■ **DESCRIPTION OF THE TASK**:
Output the records exactly. Include every line.

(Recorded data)

====================

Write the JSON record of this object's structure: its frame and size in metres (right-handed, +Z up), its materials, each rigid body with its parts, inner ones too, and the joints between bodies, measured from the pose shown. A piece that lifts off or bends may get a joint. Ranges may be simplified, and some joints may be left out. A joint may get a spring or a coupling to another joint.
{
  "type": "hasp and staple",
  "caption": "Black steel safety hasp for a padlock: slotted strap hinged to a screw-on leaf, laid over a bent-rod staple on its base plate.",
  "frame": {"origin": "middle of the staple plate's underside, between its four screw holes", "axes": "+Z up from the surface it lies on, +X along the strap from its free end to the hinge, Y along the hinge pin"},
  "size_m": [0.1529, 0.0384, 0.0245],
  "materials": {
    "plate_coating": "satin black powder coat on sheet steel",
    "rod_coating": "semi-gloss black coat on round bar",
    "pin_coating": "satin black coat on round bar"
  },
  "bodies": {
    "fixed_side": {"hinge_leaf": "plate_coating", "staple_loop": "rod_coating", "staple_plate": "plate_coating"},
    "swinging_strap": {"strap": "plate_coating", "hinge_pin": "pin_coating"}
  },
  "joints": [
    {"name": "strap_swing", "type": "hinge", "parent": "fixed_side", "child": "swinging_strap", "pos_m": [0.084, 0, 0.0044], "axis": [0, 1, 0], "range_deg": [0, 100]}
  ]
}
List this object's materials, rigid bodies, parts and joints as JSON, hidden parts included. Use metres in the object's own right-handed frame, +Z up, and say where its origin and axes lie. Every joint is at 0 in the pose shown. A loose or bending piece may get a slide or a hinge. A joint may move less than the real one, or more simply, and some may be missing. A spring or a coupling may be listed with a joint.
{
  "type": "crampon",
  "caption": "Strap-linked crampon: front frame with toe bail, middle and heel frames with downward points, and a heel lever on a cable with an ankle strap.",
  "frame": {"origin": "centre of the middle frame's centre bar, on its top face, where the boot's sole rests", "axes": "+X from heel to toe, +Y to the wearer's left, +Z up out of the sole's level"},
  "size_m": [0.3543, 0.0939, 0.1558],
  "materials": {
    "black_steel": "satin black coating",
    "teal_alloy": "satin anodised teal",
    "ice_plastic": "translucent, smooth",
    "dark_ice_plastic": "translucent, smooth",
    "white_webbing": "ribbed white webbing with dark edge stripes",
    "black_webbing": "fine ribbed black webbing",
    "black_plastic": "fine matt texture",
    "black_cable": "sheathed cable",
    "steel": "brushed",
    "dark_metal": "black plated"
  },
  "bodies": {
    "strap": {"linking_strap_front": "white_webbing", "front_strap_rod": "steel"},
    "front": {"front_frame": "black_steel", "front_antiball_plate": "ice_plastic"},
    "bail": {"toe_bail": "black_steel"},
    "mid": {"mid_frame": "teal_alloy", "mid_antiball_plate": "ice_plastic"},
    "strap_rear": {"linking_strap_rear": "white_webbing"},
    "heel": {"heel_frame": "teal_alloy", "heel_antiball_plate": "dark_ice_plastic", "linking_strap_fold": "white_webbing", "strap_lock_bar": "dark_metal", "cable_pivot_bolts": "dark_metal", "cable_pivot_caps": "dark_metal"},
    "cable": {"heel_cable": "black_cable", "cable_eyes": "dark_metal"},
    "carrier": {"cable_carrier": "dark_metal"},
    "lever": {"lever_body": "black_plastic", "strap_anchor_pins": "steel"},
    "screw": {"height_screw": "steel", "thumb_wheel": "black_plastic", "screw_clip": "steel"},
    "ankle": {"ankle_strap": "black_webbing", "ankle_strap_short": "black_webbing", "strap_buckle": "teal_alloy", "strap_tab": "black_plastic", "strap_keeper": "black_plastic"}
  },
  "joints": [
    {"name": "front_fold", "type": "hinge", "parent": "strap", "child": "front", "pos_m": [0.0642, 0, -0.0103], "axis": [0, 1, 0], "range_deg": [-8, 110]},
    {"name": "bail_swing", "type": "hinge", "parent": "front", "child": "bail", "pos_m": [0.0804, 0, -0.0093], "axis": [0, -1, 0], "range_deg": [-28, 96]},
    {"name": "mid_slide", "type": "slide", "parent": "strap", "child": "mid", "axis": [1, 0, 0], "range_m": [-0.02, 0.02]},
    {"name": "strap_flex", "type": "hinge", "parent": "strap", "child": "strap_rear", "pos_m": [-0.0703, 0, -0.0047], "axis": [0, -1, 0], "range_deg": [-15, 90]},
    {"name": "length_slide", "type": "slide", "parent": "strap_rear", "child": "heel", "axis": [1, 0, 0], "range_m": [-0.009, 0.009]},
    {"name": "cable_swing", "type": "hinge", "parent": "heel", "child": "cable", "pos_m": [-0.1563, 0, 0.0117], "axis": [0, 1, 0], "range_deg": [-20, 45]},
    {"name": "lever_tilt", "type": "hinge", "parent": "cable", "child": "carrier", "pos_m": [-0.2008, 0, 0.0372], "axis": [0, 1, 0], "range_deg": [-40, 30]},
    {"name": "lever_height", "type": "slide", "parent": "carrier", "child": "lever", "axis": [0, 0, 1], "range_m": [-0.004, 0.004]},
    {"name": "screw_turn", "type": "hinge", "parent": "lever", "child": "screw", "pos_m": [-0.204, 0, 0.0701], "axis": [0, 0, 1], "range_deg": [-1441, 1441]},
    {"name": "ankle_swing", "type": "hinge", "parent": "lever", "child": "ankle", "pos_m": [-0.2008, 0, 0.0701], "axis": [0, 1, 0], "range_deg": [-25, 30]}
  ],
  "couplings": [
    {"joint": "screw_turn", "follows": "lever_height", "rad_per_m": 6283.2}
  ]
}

====================

■ **SOLUTION TO THIS TASK**:
Write the JSON record of this object's structure: its frame and size in metres (right-handed, +Z up), its materials, each rigid body with its parts, inner ones too, and the joints between bodies, measured from the pose shown. A piece that lifts off or bends may get a joint. Ranges may be simplified, and some joints may be left out. A joint may get a spring or a coupling to another joint.
{
  "type": "hasp and staple",
  "caption": "Black steel safety hasp for a padlock: slotted strap hinged to a screw-on leaf, laid over a bent-rod staple on its base plate.",
  "frame": {"origin": "middle of the staple plate's underside, between its four screw holes", "axes": "+Z up from the surface it lies on, +X along the strap from its free end to the hinge, Y along the hinge pin"},
  "size_m": [0.1529, 0.0384, 0.0245],
  "materials": {
    "plate_coating": "satin black powder coat on sheet steel",
    "rod_coating": "semi-gloss black coat on round bar",
    "pin_coating": "satin black coat on round bar"
  },
  "bodies": {
    "fixed_side": {"hinge_leaf": "plate_coating", "staple_loop": "rod_coating", "staple_plate": "plate_coating"},
    "swinging_strap": {"strap": "plate_coating", "hinge_pin": "pin_coating"}
  },
  "joints": [
    {"name": "strap_swing", "type": "hinge", "parent": "fixed_side", "child": "swinging_strap", "pos_m": [0.084, 0, 0.0044], "axis": [0, 1, 0], "range_deg": [0, 100]}
  ]
}
List this object's materials, rigid bodies, parts and joints as JSON, hidden parts included. Use metres in the object's own right-handed frame, +Z up, and say where its origin and axes lie. Every joint is at 0 in the pose shown. A loose or bending piece may get a slide or a hinge. A joint may move less than the real one, or more simply, and some may be missing. A spring or a coupling may be listed with a joint.
{
  "type": "crampon",
  "caption": "Strap-linked crampon: front frame with toe bail, middle and heel frames with downward points, and a heel lever on a cable with an ankle strap.",
  "frame": {"origin": "centre of the middle frame's centre bar, on its top face, where the boot's sole rests", "axes": "+X from heel to toe, +Y to the wearer's left, +Z up out of the sole's level"},
  "size_m": [0.3543, 0.0939, 0.1558],
  "materials": {
    "black_steel": "satin black coating",
    "teal_alloy": "satin anodised teal",
    "ice_plastic": "translucent, smooth",
    "dark_ice_plastic": "translucent, smooth",
    "white_webbing": "ribbed white webbing with dark edge stripes",
    "black_webbing": "fine ribbed black webbing",
    "black_plastic": "fine matt texture",
    "black_cable": "sheathed cable",
    "steel": "brushed",
    "dark_metal": "black plated"
  },
  "bodies": {
    "strap": {"linking_strap_front": "white_webbing", "front_strap_rod": "steel"},
    "front": {"front_frame": "black_steel", "front_antiball_plate": "ice_plastic"},
    "bail": {"toe_bail": "black_steel"},
    "mid": {"mid_frame": "teal_alloy", "mid_antiball_plate": "ice_plastic"},
    "strap_rear": {"linking_strap_rear": "white_webbing"},
    "heel": {"heel_frame": "teal_alloy", "heel_antiball_plate": "dark_ice_plastic", "linking_strap_fold": "white_webbing", "strap_lock_bar": "dark_metal", "cable_pivot_bolts": "dark_metal", "cable_pivot_caps": "dark_metal"},
    "cable": {"heel_cable": "black_cable", "cable_eyes": "dark_metal"},
    "carrier": {"cable_carrier": "dark_metal"},
    "lever": {"lever_body": "black_plastic", "strap_anchor_pins": "steel"},
    "screw": {"height_screw": "steel", "thumb_wheel": "black_plastic", "screw_clip": "steel"},
    "ankle": {"ankle_strap": "black_webbing", "ankle_strap_short": "black_webbing", "strap_buckle": "teal_alloy", "strap_tab": "black_plastic", "strap_keeper": "black_plastic"}
  },
  "joints": [
    {"name": "front_fold", "type": "hinge", "parent": "strap", "child": "front", "pos_m": [0.0642, 0, -0.0103], "axis": [0, 1, 0], "range_deg": [-8, 110]},
    {"name": "bail_swing", "type": "hinge", "parent": "front", "child": "bail", "pos_m": [0.0804, 0, -0.0093], "axis": [0, -1, 0], "range_deg": [-28, 96]},
    {"name": "mid_slide", "type": "slide", "parent": "strap", "child": "mid", "axis": [1, 0, 0], "range_m": [-0.02, 0.02]},
    {"name": "strap_flex", "type": "hinge", "parent": "strap", "child": "strap_rear", "pos_m": [-0.0703, 0, -0.0047], "axis": [0, -1, 0], "range_deg": [-15, 90]},
    {"name": "length_slide", "type": "slide", "parent": "strap_rear", "child": "heel", "axis": [1, 0, 0], "range_m": [-0.009, 0.009]},
    {"name": "cable_swing", "type": "hinge", "parent": "heel", "child": "cable", "pos_m": [-0.1563, 0, 0.0117], "axis": [0, 1, 0], "range_deg": [-20, 45]},
    {"name": "lever_tilt", "type": "hinge", "parent": "cable", "child": "carrier", "pos_m": [-0.2008, 0, 0.0372], "axis": [0, 1, 0], "range_deg": [-40, 30]},
    {"name": "lever_height", "type": "slide", "parent": "carrier", "child": "lever", "axis": [0, 0, 1], "range_m": [-0.004, 0.004]},
    {"name": "screw_turn", "type": "hinge", "parent": "lever", "child": "screw", "pos_m": [-0.204, 0, 0.0701], "axis": [0, 0, 1], "range_deg": [-1441, 1441]},
    {"name": "ankle_swing", "type": "hinge", "parent": "lever", "child": "ankle", "pos_m": [-0.2008, 0, 0.0701], "axis": [0, 1, 0], "range_deg": [-25, 30]}
  ],
  "couplings": [
    {"joint": "screw_turn", "follows": "lever_height", "rad_per_m": 6283.2}
  ]
}